Well I posted some pictures of our mess of boxes when we moved in. Here are the same pictures taken from the same angles but a week later....
It's still a mess but it's starting to resemble a home
In another week we will be ready to be photographed for Better Homes Than Yours magazine...lol.
The furniture is so mismatched, the lack of tiles around the stove...sometimes I feel a bit disheartened because it really resembles the first house I moved into when I was 16 and I scavenged all of my stuff from junk collections and rented the cheapest place around... you know I have collected a lot of nice things over the years and all have been destroyed, many were taken by my former husband...but it is just stuff. It's fun looking out for bargains and things we can do up...I found a nice tapestry couch today at the opshop, can't wait till it is delivered. Daughter hates it, she wants another one, very nice but cream fabric...sure, if she stops running around the yard in bare feet and then putting her feet on the furniture...I think we will go with floral tapestry lol.
Anyway it s taking shape and that feels good.
Here's where it is at for now. I think this is ok to post about since it is our new home, me living life on lifes terms I guess....
If I had a world of my own, everything would be nonsense. Nothing would be what it is, because everything would be what it isn't.
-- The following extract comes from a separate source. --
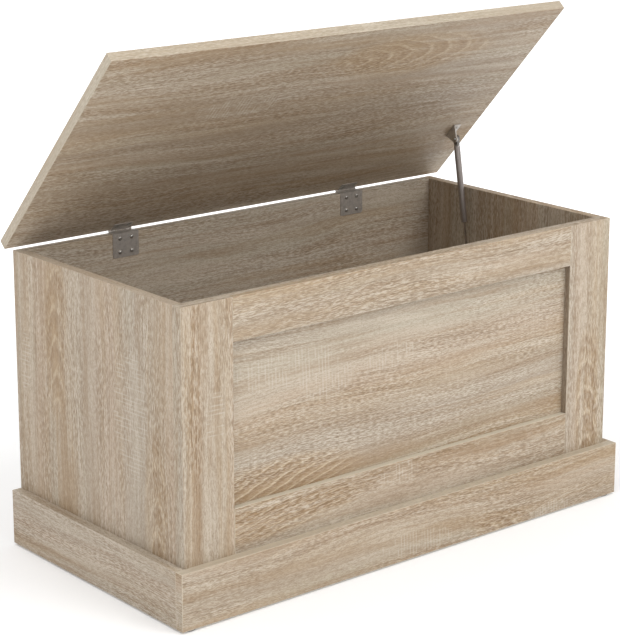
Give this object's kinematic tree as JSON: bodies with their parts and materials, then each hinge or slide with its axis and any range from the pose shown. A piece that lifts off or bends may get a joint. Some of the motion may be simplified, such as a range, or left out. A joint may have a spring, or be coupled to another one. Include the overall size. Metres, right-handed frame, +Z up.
{
  "type": "toy box",
  "caption": "Rectangular wooden storage chest on a plinth, with a framed front panel and a hinged lift-up lid held open by a gas strut.",
  "frame": {"origin": "on the floor under the centre of the plinth's footprint; the open lid reaches 9 mm further back than the plinth, so the box's own middle is 4.4 mm behind the origin", "axes": "+X to the right along the front, +Y to the back, +Z up; the framed front faces -Y"},
  "size_m": [0.84, 0.4289, 0.7619],
  "materials": {
    "oak_board": "matt light oak print with fine pores, edge banded",
    "pine_cleat": "planed, untreated",
    "beech_dowel": "fluted, untreated",
    "zinc_plated_steel": "bright zinc plating",
    "hinge_steel": "zinc-plated pressed sheet, satin",
    "strut_cylinder_steel": "light grey lacquer, semi-gloss",
    "strut_rod_chrome": "ground and plated",
    "strut_black_plastic": "moulded",
    "strut_socket_steel": "zinc-plated turned steel",
    "glide_plastic": "moulded, fine grain"
  },
  "bodies": {
    "chest": {"back_panel": "oak_board", "bottom_panel": "oak_board", "cam_bolts": "zinc_plated_steel", "cam_locks": "zinc_plated_steel", "cleat_screws": "zinc_plated_steel", "floor_glides": "glide_plastic", "front_bottom_rail": "oak_board", "front_cleat": "pine_cleat", "front_left_stile": "oak_board", "front_panel": "oak_board", "front_right_stile": "oak_board", "front_top_rail": "oak_board", "hinge_back_screws": "zinc_plated_steel", "left_cleat": "pine_cleat", "left_hinge_back_leaf": "hinge_steel", "left_hinge_pin": "hinge_steel", "left_side_panel": "oak_board", "plinth_front_board": "oak_board", "plinth_left_board": "oak_board", "plinth_right_board": "oak_board", "plinth_screws": "zinc_plated_steel", "rear_cleat": "pine_cleat", "right_cleat": "pine_cleat", "right_hinge_back_leaf": "hinge_steel", "right_hinge_pin": "hinge_steel", "right_side_panel": "oak_board", "strut_wall_ball_stud": "hinge_steel", "strut_wall_bracket": "hinge_steel", "strut_wall_bracket_screws": "zinc_plated_steel", "wood_dowels": "beech_dowel"},
    "lid_unit": {"lid": "oak_board", "left_hinge_lid_leaf": "hinge_steel", "right_hinge_lid_leaf": "hinge_steel", "hinge_lid_screws": "zinc_plated_steel", "strut_lid_bracket": "hinge_steel", "strut_lid_rivet": "hinge_steel", "strut_lid_bracket_screws": "zinc_plated_steel"},
    "strut_tube": {"strut_cylinder": "strut_cylinder_steel", "strut_rod_guide": "strut_black_plastic", "strut_upper_eye": "strut_socket_steel"},
    "strut_rod_unit": {"strut_rod": "strut_rod_chrome", "strut_piston": "strut_rod_chrome", "strut_lower_socket": "strut_socket_steel"}
  },
  "joints": [
    {"name": "lid_hinge", "type": "hinge", "parent": "chest", "child": "lid_unit", "pos_m": [0, 0.2096, 0.4473], "axis": [-1, 0, 0], "range_deg": [-47.4, 0]},
    {"name": "strut_swing", "type": "hinge", "parent": "lid_unit", "child": "strut_tube", "pos_m": [0.374, 0.1146, 0.52546], "axis": [-1, 0, 0], "range_deg": [0, 41.7]},
    {"name": "strut_slide", "type": "slide", "parent": "strut_tube", "child": "strut_rod_unit", "axis": [0, -0.1619, -0.9868], "range_m": [-0.0972, 0]}
  ],
  "couplings": [
    {"joint": "strut_swing", "follows": "lid_hinge", "ratio": -0.8774},
    {"joint": "strut_slide", "follows": "lid_hinge", "m_per_rad": 0.1173}
  ]
}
And contrary wise, what is, it wouldn't be. And what it wouldn't be, it would. You see? (Lewis Caroll)
Dear Ms. M, I loved the pictures and knew that with your dedication and determination you would turn his house into a home in no time. You are right it is progress not perfection and you are on your way. Love seeing Michael Douglas and the painting. They both warmed my heart.
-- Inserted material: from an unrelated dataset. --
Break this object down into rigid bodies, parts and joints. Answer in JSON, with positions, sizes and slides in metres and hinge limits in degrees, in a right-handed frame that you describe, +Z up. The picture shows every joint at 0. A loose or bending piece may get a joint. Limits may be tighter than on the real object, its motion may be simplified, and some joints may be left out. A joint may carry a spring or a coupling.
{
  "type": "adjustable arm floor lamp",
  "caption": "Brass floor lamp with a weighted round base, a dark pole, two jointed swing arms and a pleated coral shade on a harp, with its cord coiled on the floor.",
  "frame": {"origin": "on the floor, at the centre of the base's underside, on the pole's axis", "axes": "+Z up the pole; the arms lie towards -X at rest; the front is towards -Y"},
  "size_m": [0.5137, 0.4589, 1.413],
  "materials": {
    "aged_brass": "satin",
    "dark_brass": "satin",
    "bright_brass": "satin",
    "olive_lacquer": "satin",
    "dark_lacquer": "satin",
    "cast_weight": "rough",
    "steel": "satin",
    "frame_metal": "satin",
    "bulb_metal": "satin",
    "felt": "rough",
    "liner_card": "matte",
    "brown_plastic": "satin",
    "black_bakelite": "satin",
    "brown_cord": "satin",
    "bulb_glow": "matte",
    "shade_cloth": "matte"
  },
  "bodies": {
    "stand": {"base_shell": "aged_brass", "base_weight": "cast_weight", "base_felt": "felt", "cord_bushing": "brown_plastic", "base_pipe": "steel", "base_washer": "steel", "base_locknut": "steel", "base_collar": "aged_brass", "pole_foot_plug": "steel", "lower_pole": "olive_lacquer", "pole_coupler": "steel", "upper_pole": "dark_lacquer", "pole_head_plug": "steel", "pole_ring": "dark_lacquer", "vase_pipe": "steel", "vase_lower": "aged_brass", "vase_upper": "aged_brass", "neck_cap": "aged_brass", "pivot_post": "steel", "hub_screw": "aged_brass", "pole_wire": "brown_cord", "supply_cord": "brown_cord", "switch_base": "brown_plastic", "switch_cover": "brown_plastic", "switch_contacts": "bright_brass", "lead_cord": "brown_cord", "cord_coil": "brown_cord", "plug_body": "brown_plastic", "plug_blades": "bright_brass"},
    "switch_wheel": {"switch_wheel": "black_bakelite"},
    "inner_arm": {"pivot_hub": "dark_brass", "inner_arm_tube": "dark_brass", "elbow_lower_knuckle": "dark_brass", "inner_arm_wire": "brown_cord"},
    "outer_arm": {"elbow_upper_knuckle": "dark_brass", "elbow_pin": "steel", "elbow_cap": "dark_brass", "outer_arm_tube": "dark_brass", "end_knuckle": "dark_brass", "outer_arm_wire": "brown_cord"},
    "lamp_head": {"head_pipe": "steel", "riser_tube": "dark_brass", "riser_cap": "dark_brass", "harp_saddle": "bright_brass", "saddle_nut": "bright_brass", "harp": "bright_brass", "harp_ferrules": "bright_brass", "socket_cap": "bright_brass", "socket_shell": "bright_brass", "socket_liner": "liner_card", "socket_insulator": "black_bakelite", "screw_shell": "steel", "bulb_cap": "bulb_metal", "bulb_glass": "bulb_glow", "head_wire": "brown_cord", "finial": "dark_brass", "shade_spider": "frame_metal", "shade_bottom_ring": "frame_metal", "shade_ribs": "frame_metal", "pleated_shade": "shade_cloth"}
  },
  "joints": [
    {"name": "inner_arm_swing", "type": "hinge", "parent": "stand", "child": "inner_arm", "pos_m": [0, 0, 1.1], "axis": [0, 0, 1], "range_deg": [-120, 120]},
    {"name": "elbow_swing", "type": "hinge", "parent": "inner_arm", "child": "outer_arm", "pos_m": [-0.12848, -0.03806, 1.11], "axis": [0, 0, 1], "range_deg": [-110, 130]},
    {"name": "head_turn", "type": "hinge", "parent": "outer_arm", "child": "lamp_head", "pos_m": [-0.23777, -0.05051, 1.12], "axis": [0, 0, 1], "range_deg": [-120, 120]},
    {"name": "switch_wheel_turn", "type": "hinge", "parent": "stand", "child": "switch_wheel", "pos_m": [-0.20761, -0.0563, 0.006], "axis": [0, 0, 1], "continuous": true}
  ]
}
I can truly identify and with having accumulated a grand amount of "things"over the course of a lifetime and then coming full circle back to the beginning. Thishas happened twice in my lifetime and although it felt overwhelming of times , HP gave me the courage serenity and wisdom to keep showing up and rebuilding.
The last time this happened was when I moved into my son's house to take care of him the last year of his life. I honestly could not afford the bills in my place and his ,so I elected to let go of my apartment and all my things and move to his home. I donated TVs, DVDs, VCRs, computers, books , furniture and all my outfits to the poor. Friends came in and just dumped everything else. After he passed, I could not keep any of his furnishings as it was too painful so I proceeded to donate all his possessions as well.
After selling his house returned to New York City to an empty apartment with no furniture or dresses I proceeded to do what you are doing. . It has been eight years since that time and I have furnished my house and filled all the closets. I must admit I'm a minimalist so that the furniture is not the grandest but it is serviceable and easy to clean.
Change is inevitable and coming full circle is a good sign. Thank you for your wonderful spirit and for sharing it here.
LOVE the exploding Tardis pic and the shower curtain! And the spinning wheel, do you spin? I don't but my neighbor did, she spun, dyed, wove, knitted, the whole nine yards!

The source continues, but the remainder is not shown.